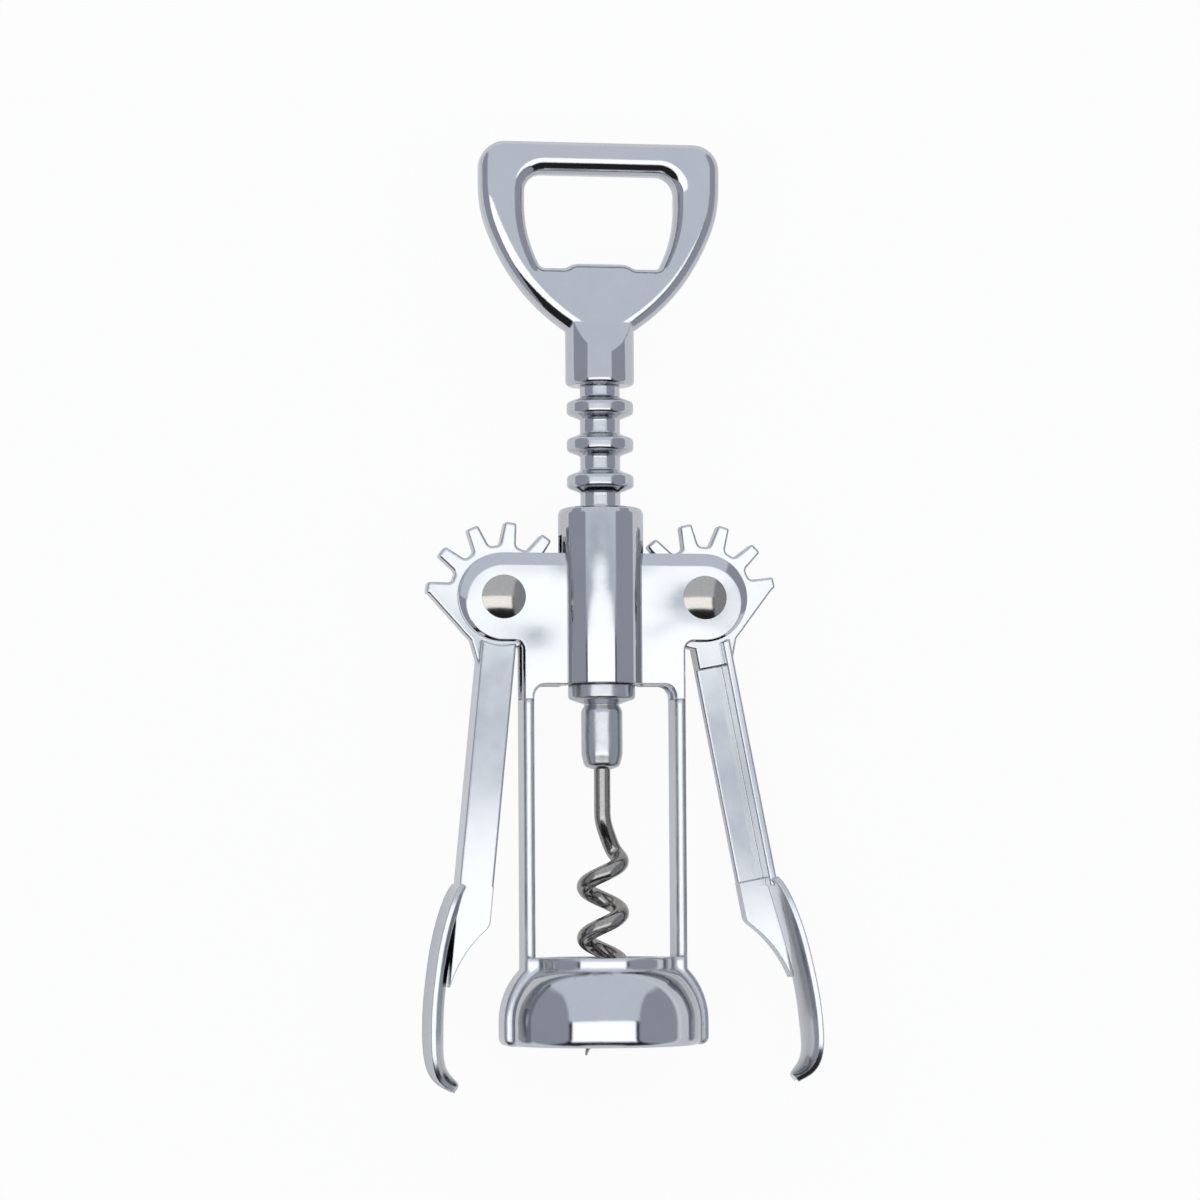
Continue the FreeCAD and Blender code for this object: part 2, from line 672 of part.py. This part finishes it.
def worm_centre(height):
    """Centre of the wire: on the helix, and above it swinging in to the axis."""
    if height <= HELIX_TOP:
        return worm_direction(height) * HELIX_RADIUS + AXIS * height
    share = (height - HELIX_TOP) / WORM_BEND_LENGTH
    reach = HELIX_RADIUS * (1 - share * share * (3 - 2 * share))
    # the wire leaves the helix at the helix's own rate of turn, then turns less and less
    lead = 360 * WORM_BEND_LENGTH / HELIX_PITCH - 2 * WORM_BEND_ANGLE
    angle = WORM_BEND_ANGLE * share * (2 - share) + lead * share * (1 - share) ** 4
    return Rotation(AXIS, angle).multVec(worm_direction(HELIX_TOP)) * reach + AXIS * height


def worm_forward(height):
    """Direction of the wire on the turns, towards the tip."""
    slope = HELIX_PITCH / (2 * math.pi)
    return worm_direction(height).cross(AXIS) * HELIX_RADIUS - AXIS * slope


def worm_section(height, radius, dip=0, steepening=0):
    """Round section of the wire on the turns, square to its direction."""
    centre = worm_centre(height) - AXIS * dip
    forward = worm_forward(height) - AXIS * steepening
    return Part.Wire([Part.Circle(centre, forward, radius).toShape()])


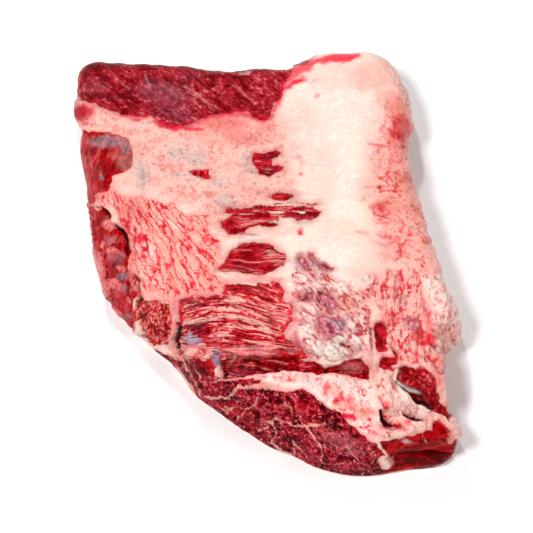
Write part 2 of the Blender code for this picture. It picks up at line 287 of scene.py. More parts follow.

- Task statement -
Starting at the first line of the material above, reproduce each line exactly up to and including the line with "return Rotation(AXIS, angle).multVec(worm_direction(HELIX_TOP))".

- Response to this task -
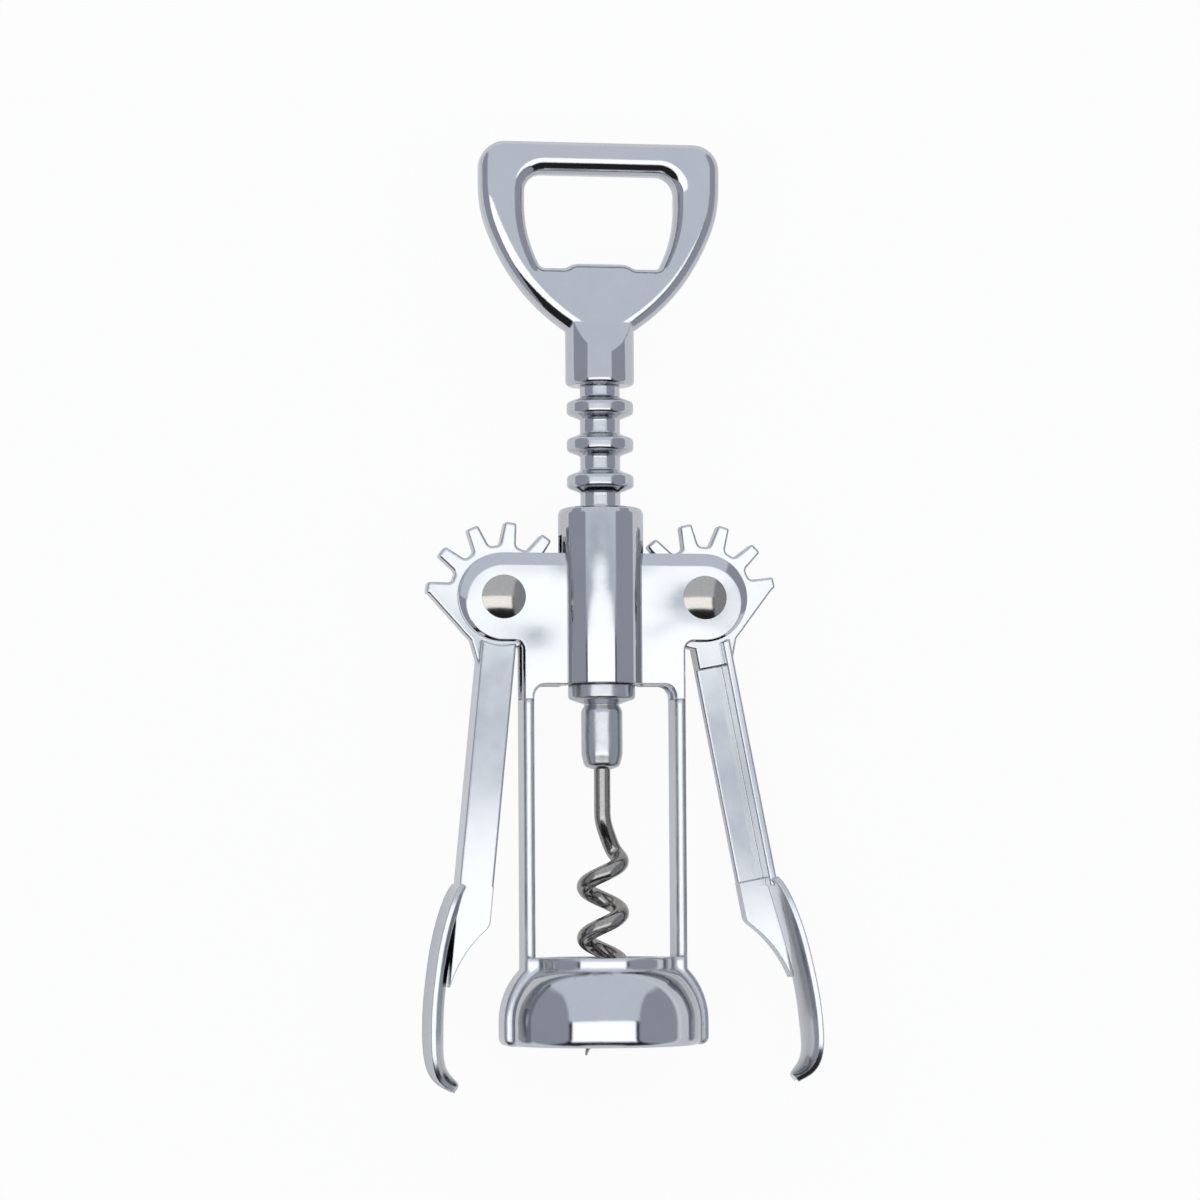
Continue the FreeCAD and Blender code for this object: part 2, from line 672 of part.py. This part finishes it.
def worm_centre(height):
    """Centre of the wire: on the helix, and above it swinging in to the axis."""
    if height <= HELIX_TOP:
        return worm_direction(height) * HELIX_RADIUS + AXIS * height
    share = (height - HELIX_TOP) / WORM_BEND_LENGTH
    reach = HELIX_RADIUS * (1 - share * share * (3 - 2 * share))
    # the wire leaves the helix at the helix's own rate of turn, then turns less and less
    lead = 360 * WORM_BEND_LENGTH / HELIX_PITCH - 2 * WORM_BEND_ANGLE
    angle = WORM_BEND_ANGLE * share * (2 - share) + lead * share * (1 - share) ** 4
    return Rotation(AXIS, angle).multVec(worm_direction(HELIX_TOP)) * reach + AXIS * height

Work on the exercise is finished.